Monday, November 30, 2009

Rev. Dr. Pierre Blet, S.J. (1918 - 2009): R.I.P.

Sunday morning at 9 a.m. one of the very last Rome legends passed on to his reward at Rome's Hospital Santo Spirito.

Fr. Pierre Blet, S.I., famous Church historian, Rome professor and renowned Jesuit scholar (and great defender of the memory of the Servant of God Pius XII), passed away at the age of 91.

With this loss the Company of Jesus loses one of its most heroic members: ever wise, observant, pious and loyal. May the Lord reward him with the prize of His chosen ones.  Fr. Blet celebrated every day Holy Mass according to the Usus Antiquior of the Roman Missal.   

October of 2008 I was in the lobby of the Gregoriana (Rome's Jesuit University) and took this pic of our beloved Fr. Blet.  It was always a joy to see him at the Gregorian and to see him smile and wave.  He was a brilliant man, shy and had an angelic smile.  He would always smile back if you smiled at him.  He was French and spoke some English.  He once told me of his trip to St. Louis once upon a time. 
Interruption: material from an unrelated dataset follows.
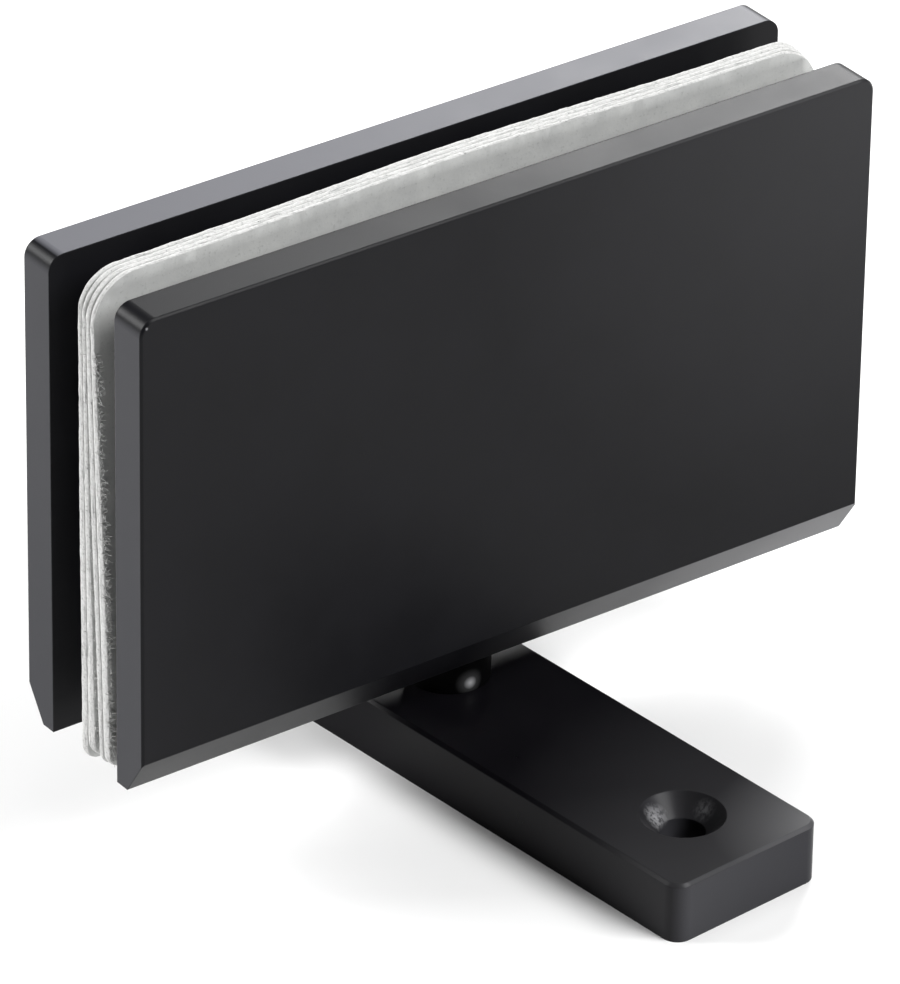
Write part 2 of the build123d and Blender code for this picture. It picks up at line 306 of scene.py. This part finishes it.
def machined_steel(name):
    # Bare steel: fine tool marks drawn out sideways, with a dull cast.
    material, tree, shader, place = new_material(name, 1.0, 0.5)
    tool_marks = grain(tree, place, size=0.15 * MM, stretch=(6.0, 6.0, 1.0))
    clouds = grain(tree, place, size=5 * MM)
    colour = blend_colours(tree, spread(tree, clouds, 0.0, 1.0), *STEEL_GREY)
    rough = spread(tree, tool_marks, 0.22, 0.4)
    normal = bumped(tree, tool_marks, strength=0.4, distance=0.02 * MM, edge_radius=0.12 * MM)
    finish_shader(tree, shader, colour, rough, normal)
    return material


def moulded_nylon(name):
    # Off-white nylon: slightly translucent, with a faint moulded texture.
    material, tree, shader, place = new_material(name, 0.0, 0.5)
    shader.inputs["Subsurface Weight"].default_value = 0.2
    shader.inputs["Subsurface Scale"].default_value = 0.5 * MM
    clouds = grain(tree, place, size=4 * MM)
    texture = grain(tree, place, size=0.2 * MM)
    colour = blend_colours(tree, spread(tree, clouds, 0.0, 1.0), *NYLON_WHITE)
    rough = spread(tree, clouds, 0.42, 0.55)
    normal = bumped(tree, texture, strength=0.3, distance=0.02 * MM)
    finish_shader(tree, shader, colour, rough, normal)
    return material


def gasket_face():
    # The sheets' faces: pressed fibre, smooth, with faint flocks and short dark fibres.
    material, tree, shader, place = new_material("gasket_face", 0.0, 0.25)
    clouds = grain(tree, place, size=3.5 * MM, detail=5.0)
    flocks = grain(tree, place, size=0.35 * MM, detail=4.0)
    colour = blend_colours(tree, spread(tree, clouds, 0.0, 1.0), *SHEET_FACE_TONES)
    spots = spread(tree, flocks, 0.0, 0.6, start=0.58, end=0.72)
    colour = blend_colours(tree, spots, colour, SHEET_FACE_SPOT)
    rough = spread(tree, flocks, 0.62, 0.78)
    normal = bumped(tree, flocks, strength=0.5, distance=0.04 * MM)
    finish_shader(tree, shader, colour, rough, normal)
    return material


def gasket_edge():
    # The sheets' cut edges: white torn fibre in thin layers, with painted shade in the splits and
    # pits.
    material, tree, shader, place = new_material("gasket_edge", 0.0, 0.15)
    layers = grain(tree, place, size=0.3 * MM, stretch=(16.0, 1.0, 16.0))
    tufts = grain(tree, place, size=0.35 * MM, detail=4.0)
    colour = blend_colours(tree, spread(tree, tufts, 0.0, 1.0), *SHEET_EDGE_TONES)
    # Painted shade: the splits between layers and the pits are drawn dark.
    split_shade = spread(tree, layers, 0.6, 0.0, start=0.34, end=0.42)
    colour = blend_colours(tree, split_shade, colour, SHEET_EDGE_SPLIT_SHADE)
    pit_shade = spread(tree, tufts, 0.7, 0.0, start=0.3, end=0.37)
    colour = blend_colours(tree, pit_shade, colour, SHEET_EDGE_PIT_SHADE)
    rough = spread(tree, tufts, 0.8, 0.95)
    height = calculate(tree, "ADD", layers, tufts)
    normal = bumped(tree, height, strength=0.6, distance=0.07 * MM)
    finish_shader(tree, shader, colour, rough, normal)
    return material


def paint_nodes():
    # A node gets a look of its own, or else the look of its slot in the record.
    satin = {"roughness": 0.38, "specular": 0.12}
    slot_looks = {
        "black_coating": coated_metal("plate_coating", PLATE_BLACK, painted_sheens=PLATE_PAINTED_SHEENS, **satin),
        "black_screw": coated_metal("screw_oxide", SCREW_BLACK, roughness=0.32, specular=0.3),
        "bare_steel": machined_steel("bare_steel"),
        "nylon": moulded_nylon("nylon"),
    }
    # Painted light: the front plate, bar and spindle looks carry painted highlights, and the
    # plate and bar coatings a painted sheen.
    node_looks = {
        "front_plate": coated_metal("front_plate_coating", PLATE_BLACK, painted_sheens=PLATE_PAINTED_SHEENS,
                                    painted_highlights=FRONT_PLATE_PAINTED_HIGHLIGHTS, **satin),
        "back_plate": coated_metal("back_plate_coating", PLATE_BLACK, painted_sheens=BACK_PLATE_PAINTED_SHEENS,
                                   **satin),
        "pivot_bar": coated_metal("bar_coating", BAR_BLACK, painted_sheens=BAR_PAINTED_SHEENS, painted_highlights=BAR_PAINTED_HIGHLIGHTS,
                                  roughness=0.3, specular=0.08),
        "spindle": coated_metal("spindle_coating", SPINDLE_BLACK, painted_highlights=SPINDLE_PAINTED_HIGHLIGHTS,
                                roughness=0.4, specular=0.05),
    }
    for row in frame["record"]["subparts"]:
        look = node_looks.get(row["node"]) or slot_looks.get(row["material_slot"])
        if look:
            slots = frame["nodes"][row["node"]].data.materials
            slots.clear()
            slots.append(look)


def add_piece(made, body):
    piece = bpy.data.objects.new(made.name, made)
    bpy.context.scene.collection.objects.link(piece)
    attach(piece, body)
    return piece


def corner_arc(before, corner, after, radius):
    # Points of the arc that rounds a right-angled corner.
    towards = (before - corner).normalized()
    away = (after - corner).normalized()
    centre = corner + radius * (towards + away)
    count = max(3, round(radius * math.pi / 2 / OUTLINE_STEP))
    points = []
    for index in range(count + 1):
        angle = math.pi / 2 * index / count
        points.append(centre - radius * (math.cos(angle) * away + math.sin(angle) * towards))
    return points


def rounded_outline(corners, radii):
    # A closed line through right-angled corners, with its points about OUTLINE_STEP apart.
    rough = []
    for index, corner in enumerate(corners):
        after = corners[(index + 1) % len(corners)]
        rough += corner_arc(corners[index - 1], corner, after, radii[index])
    points = []
    for index, point in enumerate(rough):
        step = rough[(index + 1) % len(rough)] - point
        count = max(1, round(step.length / OUTLINE_STEP))
        points += [point + step * part / count for part in range(count)]
    return points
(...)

Fr. Blet entered the Jesuits in the 1930s.  In 1958 he graduated from the Sorbonne with his doctorate.  In Rome he became professor of modern history at the Pontifical Gregorian Univeristy and for 17 years he taught diplomatic history at the Pontifical Academy of Ecclesiastics.  In 1985 he was elected a corresponding member of the Institut de France.  Once in about 1998 when John Paul II was chatting with journalists on a flight he was asked about Pius XII and his answer was simple: "Read Blet."

Paul VI asked Fr. Blet along with some other scholars to defend the wartime record of Pius XII.  After their research they published the Actes et Documents du Saint-Siège relatifs à la seconde guerre mondiale (Città del Vaticano, 1965-1981).   In English you can buy Pius XII and the Second World War According to the Archives of the Vatican published in English by Paulist Press in 1999.

The funeral will be tomorrow at 10 am at the chapel of the Curia Generalizia della Compagnia di Gesù (Borgo Santo Spirito 4, vicino Santo Spirito in Sassia).

Requiem aeternam!

And many thanks to Rodolfo who brought me along to visit Fr. Blet once and for alerting me of the news of his passing. 


  1. A great loss for catholic historical science. I have just finished reading one of his last coverages: Richelieu et l'eglise (Versailles 2007), excellent like his other works.

  2. Extremely sad, especially when you consider that there are not many CATHOLIC Jesuits left.

    The whole Order has collapsed since Vatican II, and their "new" Father General is totally in the radical mold of Pedro Arrupe-who began the collapse.

    Hard to believe that there were roughly 36,100 Jesuits before Vatican II, and today less than 18,000. In the USA before 1962, there were 9,000+ Jesuit priests, and close to 3,600 seminarians (USA alone!!!), today there are 2,585 Jesuit priests, and less than 200 seminarians. In Italy there are only 2 Jesuit novices!
    It's a fate similar to all other radical liberal Orders like the Franciscans, Salesians, Redemptorists, and even the Trappists (whose average age worldwide is about 76).
    Pray for the holy soul of this great priest....among the last of his kind.

  3. I just wanted to point out that here it says that Pope Pius XII is Servant of God. He is actually Venerable. Let us not regress.

    Anonymous, it is a shame that orders such as these that were once great are now in the pit of liberalism. I am especially sad that the Salesians are as liberal as they are today, because St. John Bosco is one of my favorite Saints. And the Redemptorists were founded by Saint Alphonsus Ligouri... who would have imagined that they would be in the shape they are in today?

  4. I had the great pleasure of interviewing Fr. Blet for a project I have been doing. I was rather overawed to be interviewing a historian of such stature, but he immediately put me at my ease and was charming, funny and very informative. He also said some very flattering things about my own (limited) knowledge. It was always a pleasure to meet him at the Gregorian and he will be sadly missed.